>> START
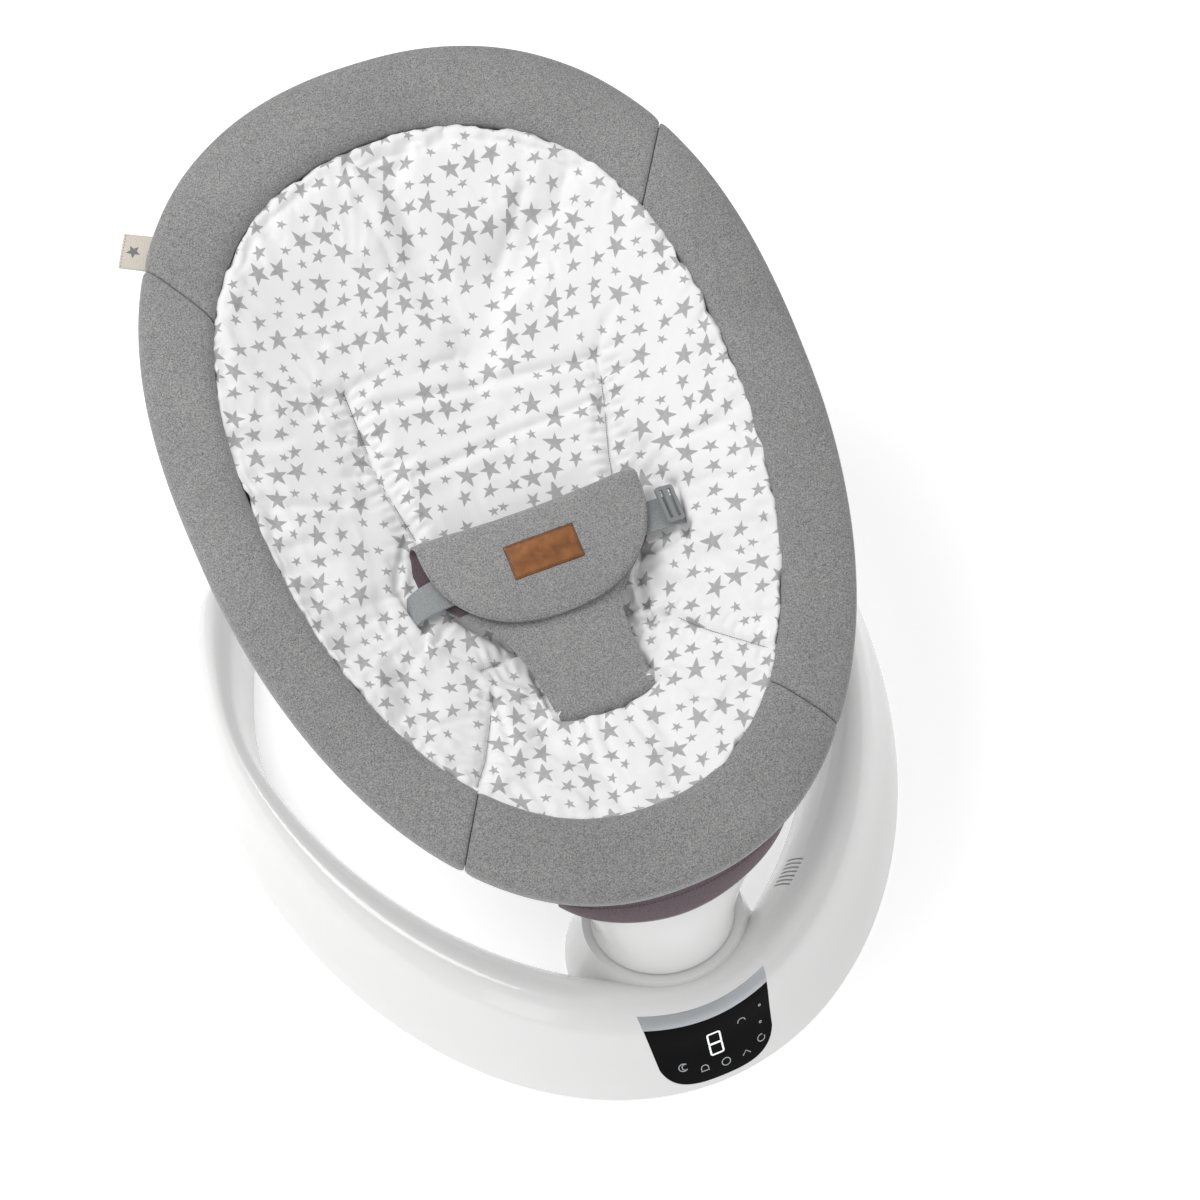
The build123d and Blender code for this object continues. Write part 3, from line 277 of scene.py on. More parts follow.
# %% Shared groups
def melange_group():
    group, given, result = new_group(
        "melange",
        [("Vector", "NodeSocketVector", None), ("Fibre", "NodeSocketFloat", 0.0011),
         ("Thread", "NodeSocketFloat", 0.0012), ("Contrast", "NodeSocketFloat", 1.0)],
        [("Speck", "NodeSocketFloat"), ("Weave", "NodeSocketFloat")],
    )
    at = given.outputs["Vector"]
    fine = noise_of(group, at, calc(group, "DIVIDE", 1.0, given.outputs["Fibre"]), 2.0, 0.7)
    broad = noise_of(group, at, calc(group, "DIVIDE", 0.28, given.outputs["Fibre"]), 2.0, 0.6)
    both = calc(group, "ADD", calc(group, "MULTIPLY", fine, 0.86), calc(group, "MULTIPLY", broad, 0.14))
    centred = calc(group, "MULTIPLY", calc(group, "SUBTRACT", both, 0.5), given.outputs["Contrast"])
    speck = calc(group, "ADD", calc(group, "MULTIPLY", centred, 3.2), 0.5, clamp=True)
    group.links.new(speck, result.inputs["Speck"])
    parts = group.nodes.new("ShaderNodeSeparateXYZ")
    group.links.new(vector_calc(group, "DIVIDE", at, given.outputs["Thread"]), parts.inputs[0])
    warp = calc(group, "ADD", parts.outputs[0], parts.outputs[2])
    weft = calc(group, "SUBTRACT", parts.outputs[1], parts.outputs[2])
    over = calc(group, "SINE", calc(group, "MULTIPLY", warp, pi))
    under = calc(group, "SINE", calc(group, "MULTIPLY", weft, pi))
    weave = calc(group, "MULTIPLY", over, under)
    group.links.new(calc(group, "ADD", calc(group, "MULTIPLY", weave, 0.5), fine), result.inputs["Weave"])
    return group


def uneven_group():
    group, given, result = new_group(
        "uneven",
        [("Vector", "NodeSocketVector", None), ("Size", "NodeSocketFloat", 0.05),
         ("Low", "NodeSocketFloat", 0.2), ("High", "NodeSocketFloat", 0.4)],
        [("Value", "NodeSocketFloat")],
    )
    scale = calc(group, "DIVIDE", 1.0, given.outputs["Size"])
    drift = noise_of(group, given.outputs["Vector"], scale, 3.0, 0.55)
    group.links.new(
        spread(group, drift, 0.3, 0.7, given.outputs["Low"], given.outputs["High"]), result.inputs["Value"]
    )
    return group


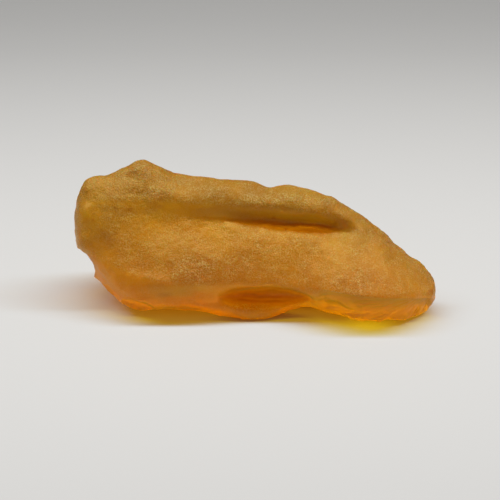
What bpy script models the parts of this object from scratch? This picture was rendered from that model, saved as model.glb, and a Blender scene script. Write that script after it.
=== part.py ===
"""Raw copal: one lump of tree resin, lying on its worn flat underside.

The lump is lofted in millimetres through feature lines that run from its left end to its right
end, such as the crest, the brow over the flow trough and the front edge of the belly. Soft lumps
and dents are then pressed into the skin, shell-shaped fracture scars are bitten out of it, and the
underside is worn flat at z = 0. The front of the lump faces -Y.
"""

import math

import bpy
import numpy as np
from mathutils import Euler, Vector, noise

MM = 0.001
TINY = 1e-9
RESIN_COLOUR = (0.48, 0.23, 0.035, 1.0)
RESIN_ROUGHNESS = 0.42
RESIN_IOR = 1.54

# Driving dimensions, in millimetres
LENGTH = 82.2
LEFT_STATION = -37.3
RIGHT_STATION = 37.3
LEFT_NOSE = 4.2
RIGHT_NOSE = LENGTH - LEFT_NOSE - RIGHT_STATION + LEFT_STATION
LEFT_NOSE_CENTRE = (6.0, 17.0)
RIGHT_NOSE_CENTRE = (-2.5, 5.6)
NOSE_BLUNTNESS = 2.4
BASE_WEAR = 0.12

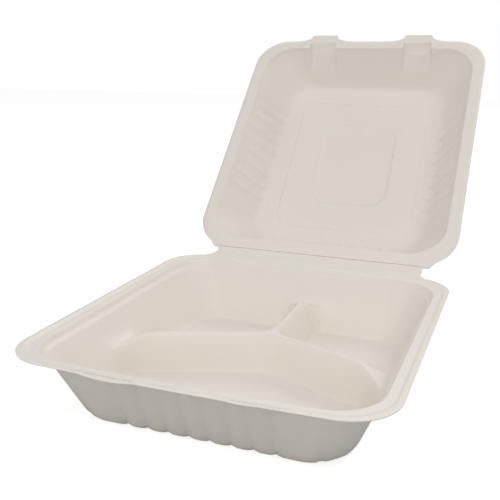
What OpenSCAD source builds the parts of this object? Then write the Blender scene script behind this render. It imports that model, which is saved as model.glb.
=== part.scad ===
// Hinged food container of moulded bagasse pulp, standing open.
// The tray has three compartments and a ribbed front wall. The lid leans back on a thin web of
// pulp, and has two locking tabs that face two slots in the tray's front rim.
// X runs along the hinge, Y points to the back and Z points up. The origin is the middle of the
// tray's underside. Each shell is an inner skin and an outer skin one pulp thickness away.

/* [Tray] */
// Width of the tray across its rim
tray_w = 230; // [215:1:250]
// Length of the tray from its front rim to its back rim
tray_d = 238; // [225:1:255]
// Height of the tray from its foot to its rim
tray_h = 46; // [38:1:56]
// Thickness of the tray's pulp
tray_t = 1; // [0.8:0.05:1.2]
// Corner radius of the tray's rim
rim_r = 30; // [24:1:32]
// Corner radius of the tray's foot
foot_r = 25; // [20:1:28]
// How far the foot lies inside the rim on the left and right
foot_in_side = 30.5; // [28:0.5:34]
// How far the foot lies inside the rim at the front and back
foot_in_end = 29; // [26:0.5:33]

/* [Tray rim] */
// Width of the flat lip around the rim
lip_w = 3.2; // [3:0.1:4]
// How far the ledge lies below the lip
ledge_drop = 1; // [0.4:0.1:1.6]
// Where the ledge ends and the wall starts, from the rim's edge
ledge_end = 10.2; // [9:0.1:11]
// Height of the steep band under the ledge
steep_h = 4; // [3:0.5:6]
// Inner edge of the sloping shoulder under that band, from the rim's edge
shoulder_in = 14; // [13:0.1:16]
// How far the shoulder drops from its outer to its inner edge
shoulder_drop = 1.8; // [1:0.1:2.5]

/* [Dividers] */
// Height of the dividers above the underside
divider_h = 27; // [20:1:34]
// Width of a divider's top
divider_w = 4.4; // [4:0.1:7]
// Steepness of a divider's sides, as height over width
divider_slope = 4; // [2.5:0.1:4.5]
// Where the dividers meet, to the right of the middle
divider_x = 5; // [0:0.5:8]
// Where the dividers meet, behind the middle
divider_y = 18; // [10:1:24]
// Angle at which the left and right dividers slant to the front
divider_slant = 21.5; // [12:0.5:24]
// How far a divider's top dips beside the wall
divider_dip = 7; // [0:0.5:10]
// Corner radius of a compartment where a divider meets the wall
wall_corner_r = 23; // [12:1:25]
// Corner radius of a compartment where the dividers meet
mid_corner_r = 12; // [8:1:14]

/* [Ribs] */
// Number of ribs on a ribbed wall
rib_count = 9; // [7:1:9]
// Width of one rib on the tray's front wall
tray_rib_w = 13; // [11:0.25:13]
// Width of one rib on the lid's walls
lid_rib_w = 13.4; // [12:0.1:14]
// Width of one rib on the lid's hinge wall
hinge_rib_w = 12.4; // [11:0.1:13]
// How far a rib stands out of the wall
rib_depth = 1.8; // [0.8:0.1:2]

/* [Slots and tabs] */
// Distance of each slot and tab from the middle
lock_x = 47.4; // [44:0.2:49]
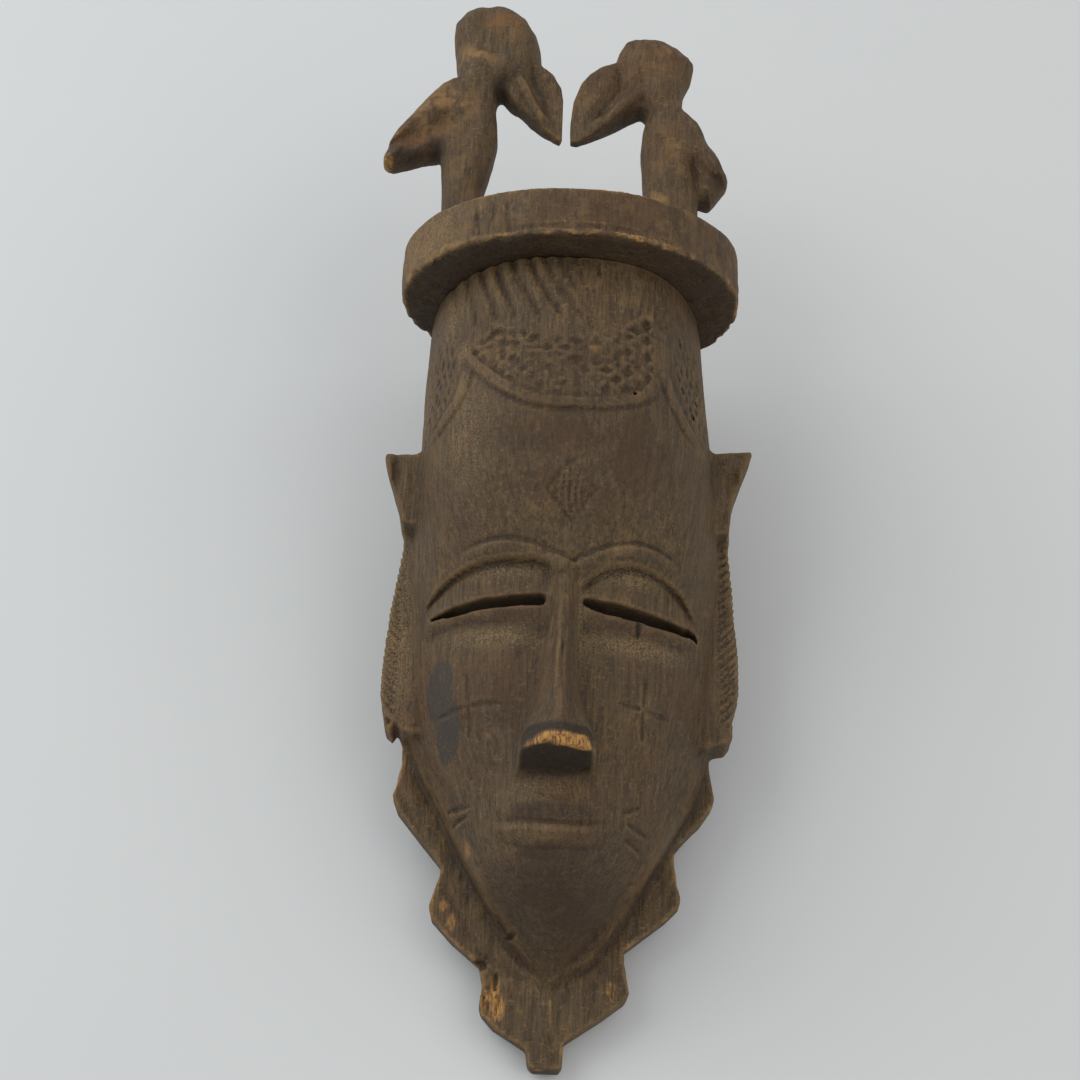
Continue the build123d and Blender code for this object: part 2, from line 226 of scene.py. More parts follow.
>> END
_DIRECTIONS FOR THIS TASK_:
Repeat the lines above exactly.

_REPLY TO THE EXERCISE_:
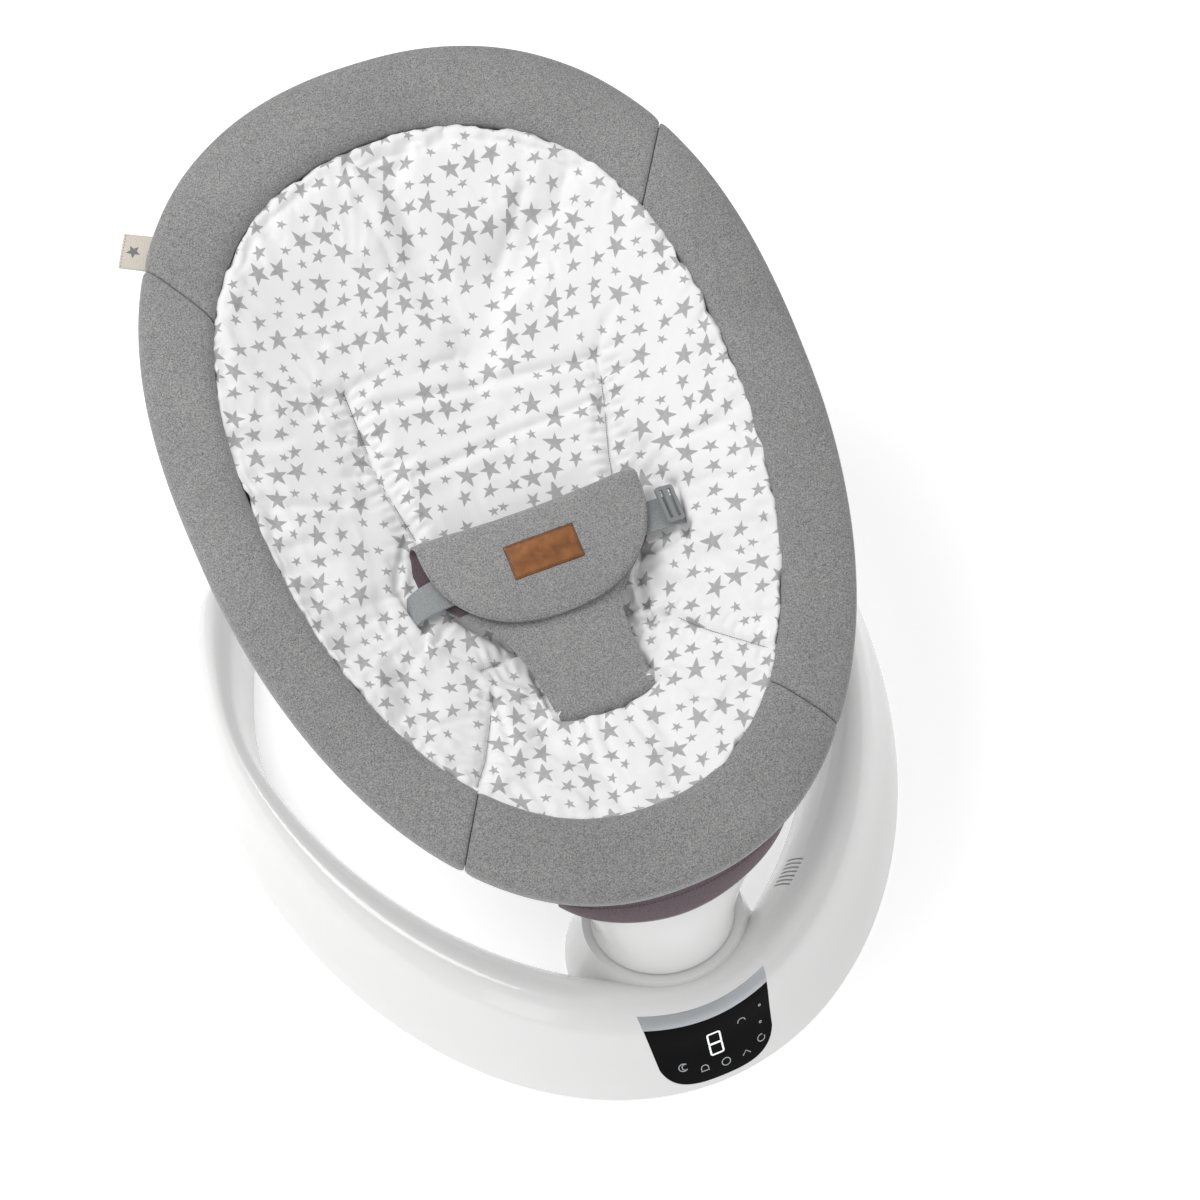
The build123d and Blender code for this object continues. Write part 3, from line 277 of scene.py on. More parts follow.
# %% Shared groups
def melange_group():
    group, given, result = new_group(
        "melange",
        [("Vector", "NodeSocketVector", None), ("Fibre", "NodeSocketFloat", 0.0011),
         ("Thread", "NodeSocketFloat", 0.0012), ("Contrast", "NodeSocketFloat", 1.0)],
        [("Speck", "NodeSocketFloat"), ("Weave", "NodeSocketFloat")],
    )
    at = given.outputs["Vector"]
    fine = noise_of(group, at, calc(group, "DIVIDE", 1.0, given.outputs["Fibre"]), 2.0, 0.7)
    broad = noise_of(group, at, calc(group, "DIVIDE", 0.28, given.outputs["Fibre"]), 2.0, 0.6)
    both = calc(group, "ADD", calc(group, "MULTIPLY", fine, 0.86), calc(group, "MULTIPLY", broad, 0.14))
    centred = calc(group, "MULTIPLY", calc(group, "SUBTRACT", both, 0.5), given.outputs["Contrast"])
    speck = calc(group, "ADD", calc(group, "MULTIPLY", centred, 3.2), 0.5, clamp=True)
    group.links.new(speck, result.inputs["Speck"])
    parts = group.nodes.new("ShaderNodeSeparateXYZ")
    group.links.new(vector_calc(group, "DIVIDE", at, given.outputs["Thread"]), parts.inputs[0])
    warp = calc(group, "ADD", parts.outputs[0], parts.outputs[2])
    weft = calc(group, "SUBTRACT", parts.outputs[1], parts.outputs[2])
    over = calc(group, "SINE", calc(group, "MULTIPLY", warp, pi))
    under = calc(group, "SINE", calc(group, "MULTIPLY", weft, pi))
    weave = calc(group, "MULTIPLY", over, under)
    group.links.new(calc(group, "ADD", calc(group, "MULTIPLY", weave, 0.5), fine), result.inputs["Weave"])
    return group


def uneven_group():
    group, given, result = new_group(
        "uneven",
        [("Vector", "NodeSocketVector", None), ("Size", "NodeSocketFloat", 0.05),
         ("Low", "NodeSocketFloat", 0.2), ("High", "NodeSocketFloat", 0.4)],
        [("Value", "NodeSocketFloat")],
    )
    scale = calc(group, "DIVIDE", 1.0, given.outputs["Size"])
    drift = noise_of(group, given.outputs["Vector"], scale, 3.0, 0.55)
    group.links.new(
        spread(group, drift, 0.3, 0.7, given.outputs["Low"], given.outputs["High"]), result.inputs["Value"]
    )
    return group


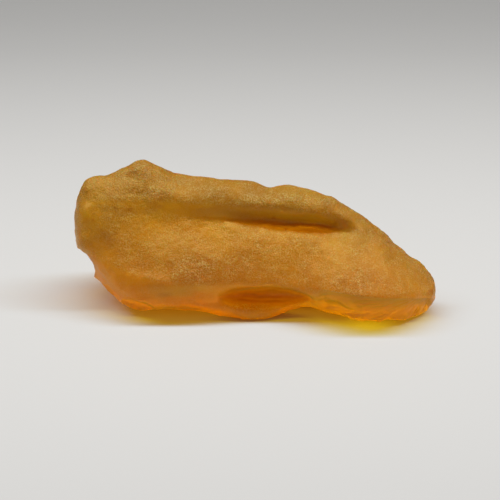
What bpy script models the parts of this object from scratch? This picture was rendered from that model, saved as model.glb, and a Blender scene script. Write that script after it.
=== part.py ===
"""Raw copal: one lump of tree resin, lying on its worn flat underside.

The lump is lofted in millimetres through feature lines that run from its left end to its right
end, such as the crest, the brow over the flow trough and the front edge of the belly. Soft lumps
and dents are then pressed into the skin, shell-shaped fracture scars are bitten out of it, and the
underside is worn flat at z = 0. The front of the lump faces -Y.
"""

import math

import bpy
import numpy as np
from mathutils import Euler, Vector, noise

MM = 0.001
TINY = 1e-9
RESIN_COLOUR = (0.48, 0.23, 0.035, 1.0)
RESIN_ROUGHNESS = 0.42
RESIN_IOR = 1.54

# Driving dimensions, in millimetres
LENGTH = 82.2
LEFT_STATION = -37.3
RIGHT_STATION = 37.3
LEFT_NOSE = 4.2
RIGHT_NOSE = LENGTH - LEFT_NOSE - RIGHT_STATION + LEFT_STATION
LEFT_NOSE_CENTRE = (6.0, 17.0)
RIGHT_NOSE_CENTRE = (-2.5, 5.6)
NOSE_BLUNTNESS = 2.4
BASE_WEAR = 0.12

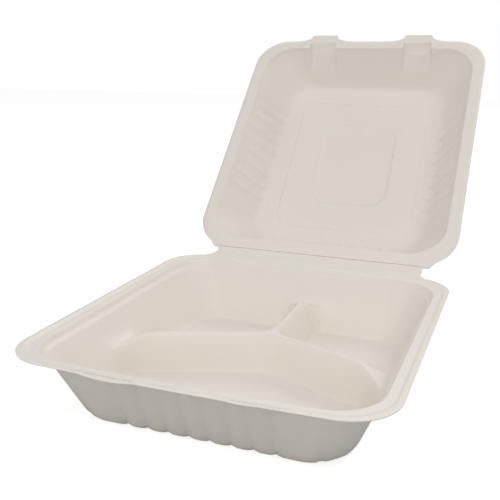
What OpenSCAD source builds the parts of this object? Then write the Blender scene script behind this render. It imports that model, which is saved as model.glb.
=== part.scad ===
// Hinged food container of moulded bagasse pulp, standing open.
// The tray has three compartments and a ribbed front wall. The lid leans back on a thin web of
// pulp, and has two locking tabs that face two slots in the tray's front rim.
// X runs along the hinge, Y points to the back and Z points up. The origin is the middle of the
// tray's underside. Each shell is an inner skin and an outer skin one pulp thickness away.

/* [Tray] */
// Width of the tray across its rim
tray_w = 230; // [215:1:250]
// Length of the tray from its front rim to its back rim
tray_d = 238; // [225:1:255]
// Height of the tray from its foot to its rim
tray_h = 46; // [38:1:56]
// Thickness of the tray's pulp
tray_t = 1; // [0.8:0.05:1.2]
// Corner radius of the tray's rim
rim_r = 30; // [24:1:32]
// Corner radius of the tray's foot
foot_r = 25; // [20:1:28]
// How far the foot lies inside the rim on the left and right
foot_in_side = 30.5; // [28:0.5:34]
// How far the foot lies inside the rim at the front and back
foot_in_end = 29; // [26:0.5:33]

/* [Tray rim] */
// Width of the flat lip around the rim
lip_w = 3.2; // [3:0.1:4]
// How far the ledge lies below the lip
ledge_drop = 1; // [0.4:0.1:1.6]
// Where the ledge ends and the wall starts, from the rim's edge
ledge_end = 10.2; // [9:0.1:11]
// Height of the steep band under the ledge
steep_h = 4; // [3:0.5:6]
// Inner edge of the sloping shoulder under that band, from the rim's edge
shoulder_in = 14; // [13:0.1:16]
// How far the shoulder drops from its outer to its inner edge
shoulder_drop = 1.8; // [1:0.1:2.5]

/* [Dividers] */
// Height of the dividers above the underside
divider_h = 27; // [20:1:34]
// Width of a divider's top
divider_w = 4.4; // [4:0.1:7]
// Steepness of a divider's sides, as height over width
divider_slope = 4; // [2.5:0.1:4.5]
// Where the dividers meet, to the right of the middle
divider_x = 5; // [0:0.5:8]
// Where the dividers meet, behind the middle
divider_y = 18; // [10:1:24]
// Angle at which the left and right dividers slant to the front
divider_slant = 21.5; // [12:0.5:24]
// How far a divider's top dips beside the wall
divider_dip = 7; // [0:0.5:10]
// Corner radius of a compartment where a divider meets the wall
wall_corner_r = 23; // [12:1:25]
// Corner radius of a compartment where the dividers meet
mid_corner_r = 12; // [8:1:14]

/* [Ribs] */
// Number of ribs on a ribbed wall
rib_count = 9; // [7:1:9]
// Width of one rib on the tray's front wall
tray_rib_w = 13; // [11:0.25:13]
// Width of one rib on the lid's walls
lid_rib_w = 13.4; // [12:0.1:14]
// Width of one rib on the lid's hinge wall
hinge_rib_w = 12.4; // [11:0.1:13]
// How far a rib stands out of the wall
rib_depth = 1.8; // [0.8:0.1:2]

/* [Slots and tabs] */
// Distance of each slot and tab from the middle
lock_x = 47.4; // [44:0.2:49]
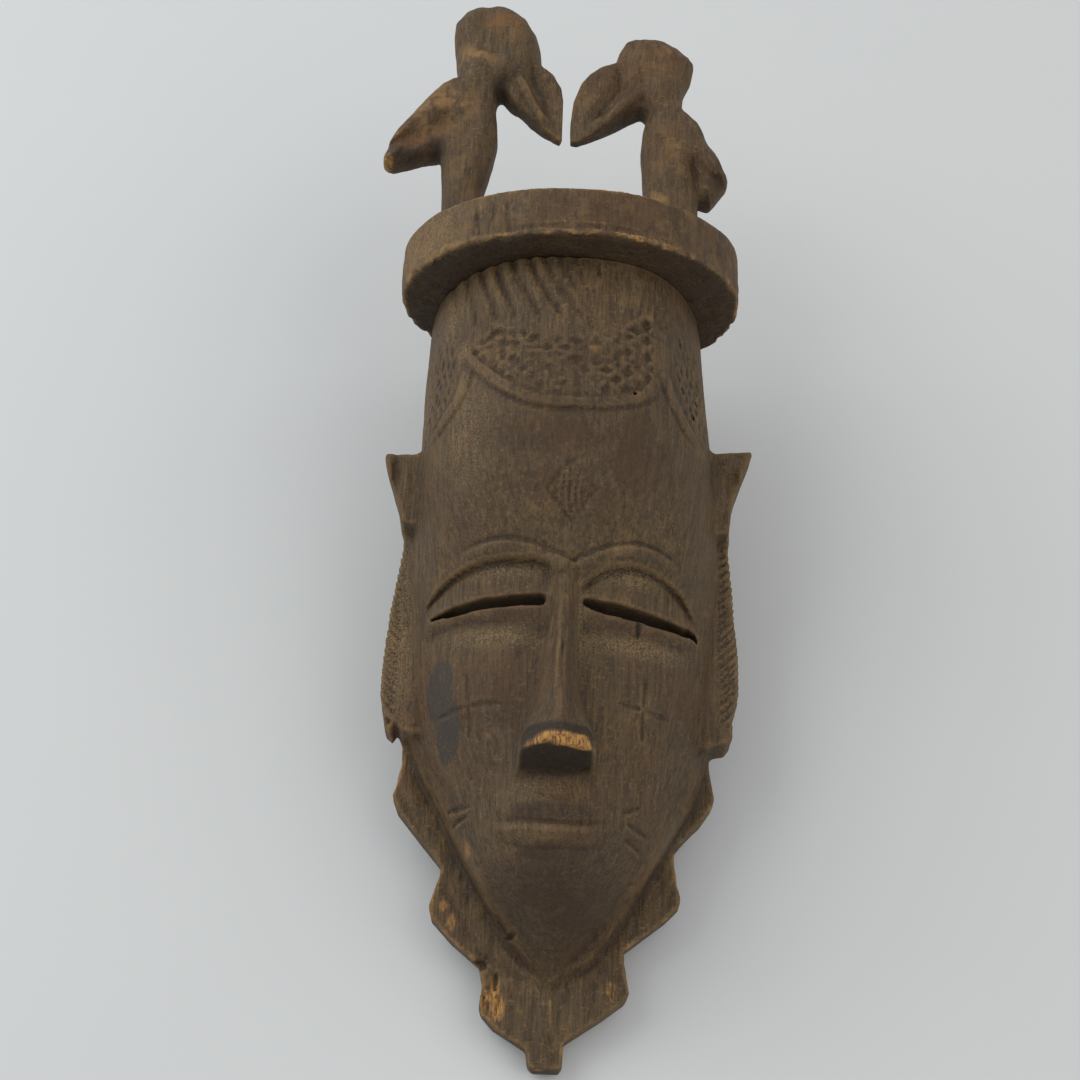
Continue the build123d and Blender code for this object: part 2, from line 226 of scene.py. More parts follow.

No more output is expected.